A lot of the examples of the concepts that you list already belong to established scientific fields: math, logic, probability, causal inference, ontology, semantics, physics, information theory, computer science, learning theory, and so on. These concepts don’t need philosophical re-definition. Respecting the field boundaries, and the ways that fields are connected to each other via other fields (e.g., math and ontology to information theory/CS/learning theory via semantics) is also I think on net a good practice: it’s better to focus attention on the fields that are actually most proto-scientific and philosophically confusing: intelligence, sentience, psychology, consciousness, agency, decision making, boundaries, safety, utility, value (axiology), and ethics[1].
Then, to make the overall idea solid, I think it’s necessary to do a couple of extra things (you may already mention this in the post, but I semi-skimmed it and maybe missed these).
First, specify the concepts in this fuzzy proto-scientific area of intelligence, agency, and ethics not in terms of each other, but in terms of (or in a clearly specified connection with) those other scientific fields/ontologies that are already established, enumerated above.
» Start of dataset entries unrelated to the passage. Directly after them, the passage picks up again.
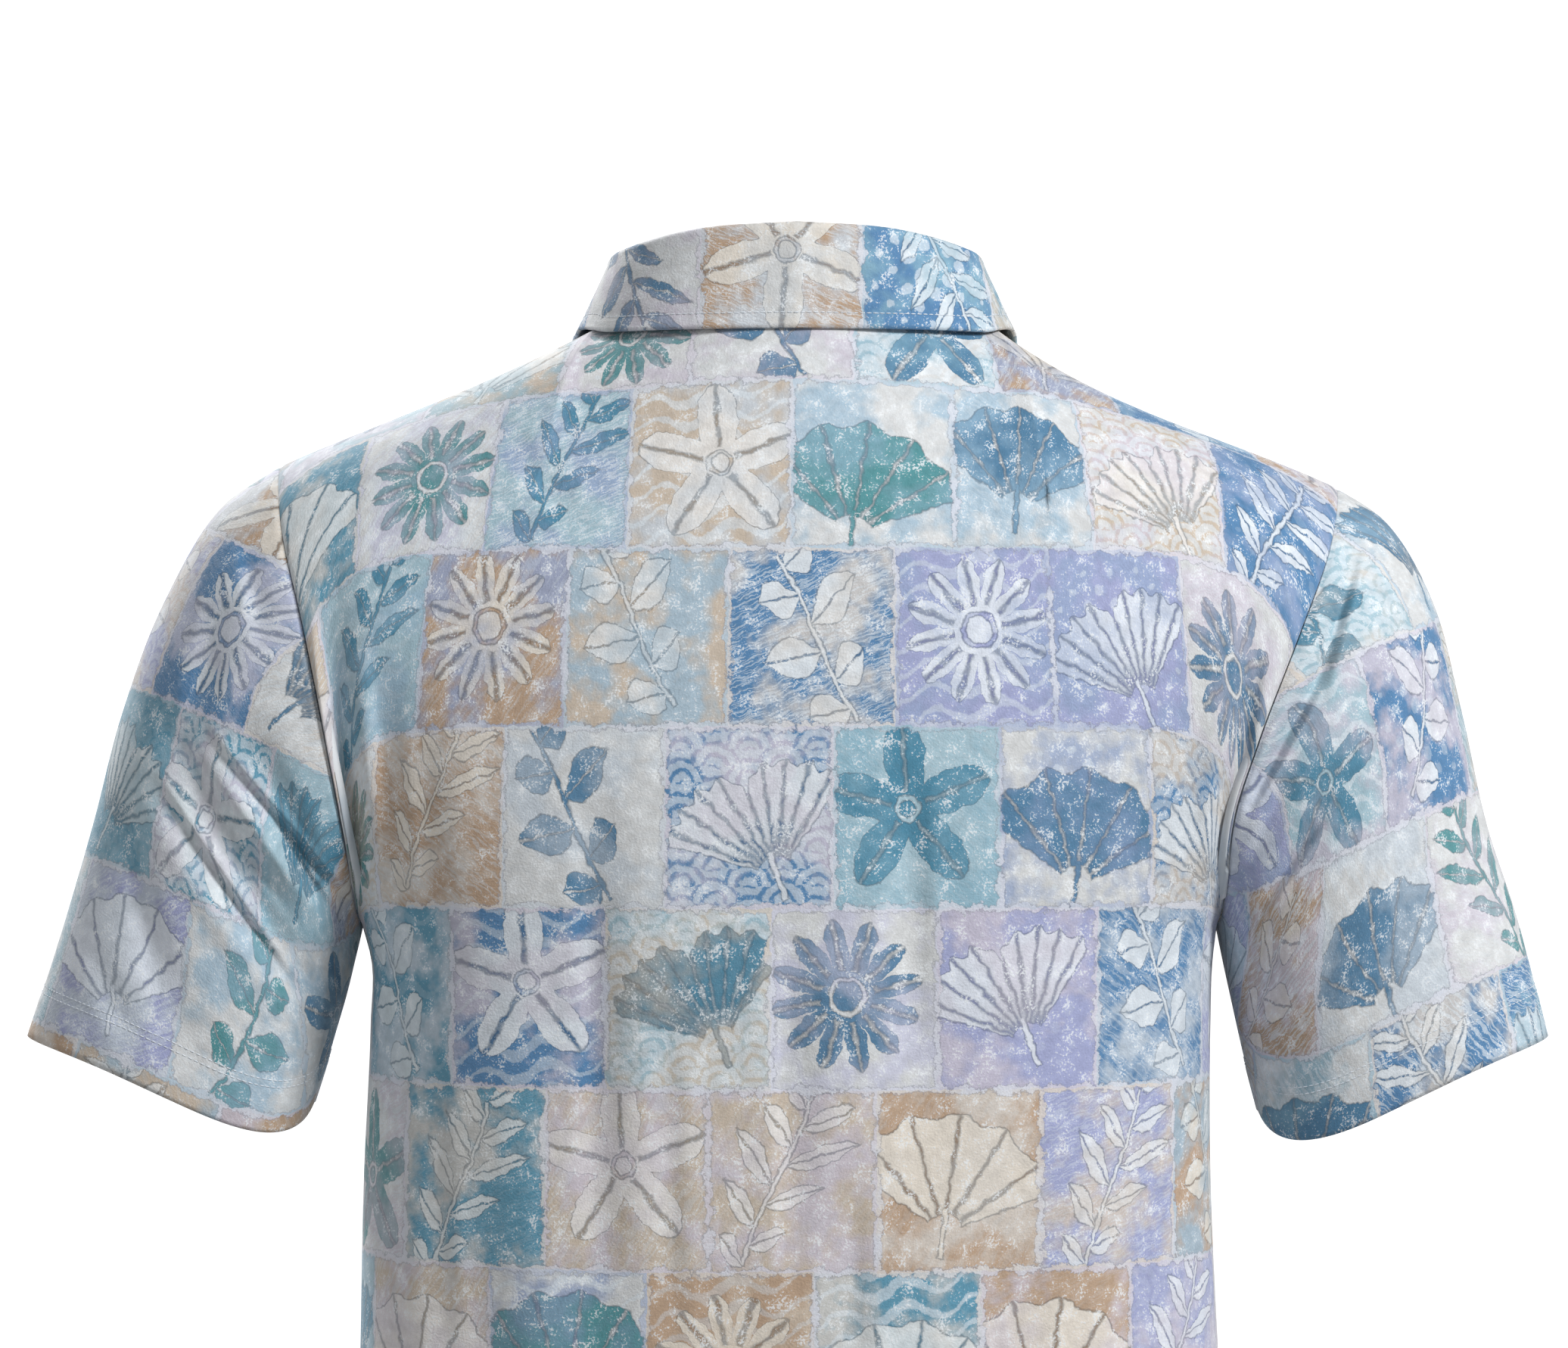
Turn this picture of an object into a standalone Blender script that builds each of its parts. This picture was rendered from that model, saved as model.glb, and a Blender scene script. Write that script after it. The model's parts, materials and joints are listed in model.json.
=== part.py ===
"""A short-sleeved polo shirt, filled out as if worn, each cut piece its own wall of cloth.

Metres. +Z is up, +Y is the wearer's back and +X the wearer's left. The origin is the middle of the
neck at the height of the high points of the shoulders, where a wearer holds the shirt up.

Every piece is one open grid of points on the outside of the cloth, worked out from the sizes and
tables below, and a Solidify modifier gives it its thickness on the inside.
"""

from collections import namedtuple
from math import asin, pi

import bpy
import numpy as np

# --- cloth ---------------------------------------------------------------------------------------
JERSEY = 0.0012  # thickness of the body and sleeve cloth
COLLAR_CLOTH = 0.0016
SEAM_GAP = 0.0003  # between pieces that are sewn to each other

# --- neck and shoulders --------------------------------------------------------------------------
NECK_X = -0.002  # the neck sits a little to the wearer's right of the body's middle
NECK_HALF = 0.086  # half the width of the neck seam
NECK_BACK = 0.062  # how far the neck seam reaches back and forward of the shoulder seams
NECK_FRONT = 0.083
NECK_SIDE_Z = 0.002
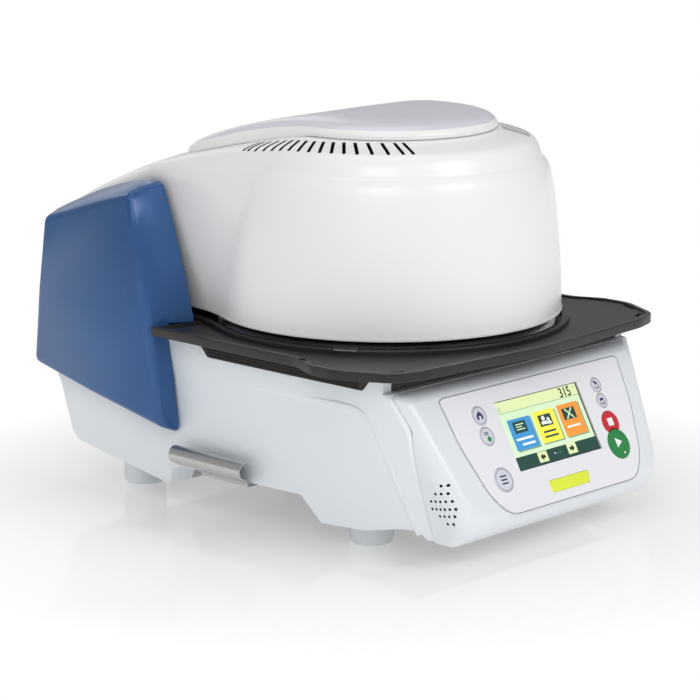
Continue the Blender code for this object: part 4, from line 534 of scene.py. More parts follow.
# Rear cover: measured rows from the seam to the rear, drawn finely
rear_shares = [(0.0150, 0.956, 0.917, 0.935, 0.755), (0.2800, 0.930, 0.938, 0.902, 0.755),
               (0.5208, 0.895, 0.972, 0.868, 0.755), (0.7300, 0.862, 0.978, 0.838, 0.755),
               (0.8852, 0.836, 0.980, 0.812, 0.755), (0.9797, 0.820, 0.972, 0.797, 0.755)]
rear_top, cover_inner_x = 0.2892, 0.1245
corner_shares = [(0, 0), (0.25, 0.02), (0.45, 0.08), (0.62, 0.22), (0.75, 0.42), (0.88, 0.78), (0.95, 1.15),
                 (0.99, 1.70), (1.0, 2.4)]
rear_rows = []
for along, centre_z, half, corner_z, low in between(rear_shares, 6):
    place_y = seam_y + along * 0.096
    row = [(min(1.0, a) * half * cover_inner_x, place_y, rear_top * (centre_z - b * (centre_z - corner_z)))
           for a, b in between(corner_shares, 3)]
    rear_rows.append(row + [(row[-1][0], place_y, low * rear_top)])
rear_rows.append([(x, y, 0.755 * rear_top) for x, y, z in rear_rows[-1]])
back = skin("rear_cover_shell", rear_rows, 0.0025, white)
stand_for(smooth(back, 40), "rear_cover")

# Side covers: blue shells with a crease from top to bottom, wider at the head than at the foot
cover_rings = [
    (0.1580, ((67.3, 76.0), (73.0, 108), (78.8, 139), (81.8, 155), (87.3, 188), (94.2, 225), (99.4, 251.6), (125, 244.6),
              (150, 237.3), (175, 229.6), (199.3, 221.7), (208.5, 165), (215.4, 105.5), (150, 91.6))),
    (0.1426, ((66.0, 69.5), (71.2, 108), (78.2, 139), (78.0, 155), (83.5, 188), (92.0, 225), (99.8, 255.0), (124, 251.2),
              (150, 244.2), (176, 236.0), (205.0, 224.6), (211.0, 165), (215.5, 102.5), (150, 86.0))),
    (0.1245, ((66.0, 67.5), (66.0, 108), (66.0, 139), (66.0, 155), (75.2, 188), (87.4, 225), (99.8, 256.8), (120, 256.4),
              (145, 250.6), (172, 242.2), (212.0, 226.4), (213.8, 165), (215.6, 101.8), (150, 84.5)))]
for hand, side in (("left", -1), ("right", 1)):
    bm = bmesh.new()
    rings = [[bm.verts.new((side * x, y / 1000, z / 1000)) for y, z in outline] for x, outline in cover_rings]
    for near, far in zip(rings, rings[1:]):
        for i, here in enumerate(near):
            j = (i + 1) % len(near)
            bm.faces.new((here, near[j], far[j], far[i]) if side < 0 else (here, far[i], far[j], near[j]))
    bm.faces.new(rings[0][::-1] if side < 0 else rings[0])
    mesh = bpy.data.meshes.new(f"side_cover_{hand}_shell")
    bm.to_mesh(mesh)
    bm.free()
    mesh.materials.append(blue)
    cover = bpy.data.objects.new(mesh.name, mesh)
    bpy.context.scene.collection.objects.link(cover)
    bevel(cover, 0.0036, 4, 20)
    step = cover.modifiers.new("wall", "SOLIDIFY")
    step.thickness = 0.0025
    step.offset = -1
    applied(cover)
    for corner in cover.data.vertices:
        corner.co.y = min(corner.co.y, 0.2160)
    under = bmesh.new()
    bmesh.ops.create_cube(under, size=1.0)
    bmesh.ops.scale(under, vec=(0.2852, 0.3, 0.1), verts=under.verts)
    bmesh.ops.translate(under, vec=(0, 0.14, 0.1028), verts=under.verts)
    carve(cover, piece_from("cover_under", under), crossed=True)
    stand_for(smooth(cover, 40), f"side_cover_{hand}")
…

For example, a theory of agency should be compatible or connected with (or, specified in terms of) causal inference and learning theories. Theory of boundaries and ethics should be based on physics, information theory, semantics, and learning theory, among other things (cf. scale-free axiology and ethics).
Second, establish feedback loops that test these “proposed” theories of agency (psychology, ethics, decision-making, ethics) both in simulated environments (e.g., with LLM-based agents embodying these proposed theories acting in Minecraft- or Sims-like worlds) and (constrained) real life settings or environments. Note that the obligatory connection to physics, information theory, causal inference, and learning theory will ensure that these test themselves can be counted as scientific.
The good news are that now, there are sufficient (or almost sufficient) affordances to build AI agents that can embody sufficiently realistic and rich versions of these theories in realistic simulated environments as well as just the real life. And I think an actual R&D agenda proposal should be written about this and apply to a Superalignment grant.
I disagree with the last sentence: “reductholism” should be the settling, as I argue in “For alignment, we should simultaneously use multiple theories of cognition and value”. (Note that this view itself is based largely on quantum information theory: see “Information flow in context-dependent hierarchical Bayesian inference”.)
A counterargument could be made here that although logic, causal inference, ontology, semantics, physics, information theory, CS, learning theory, and so on are fairly established and all have SoTA, mature theories that look solid, these are probably not the final theories in all or many of these fields, and philosophical poking could highlight the problems with these theories, and perhaps this will actually be the key to “solving alignment”. I agree that this is in principle possible chain of events, but it looks quite low expected impact to me from the “hermeneutic nets” perspective, so that this agenda is still better focused on the “core confusing” fields (intelligence, agency, ethics, etc.) and treat the established fields and the concepts therein “as given”.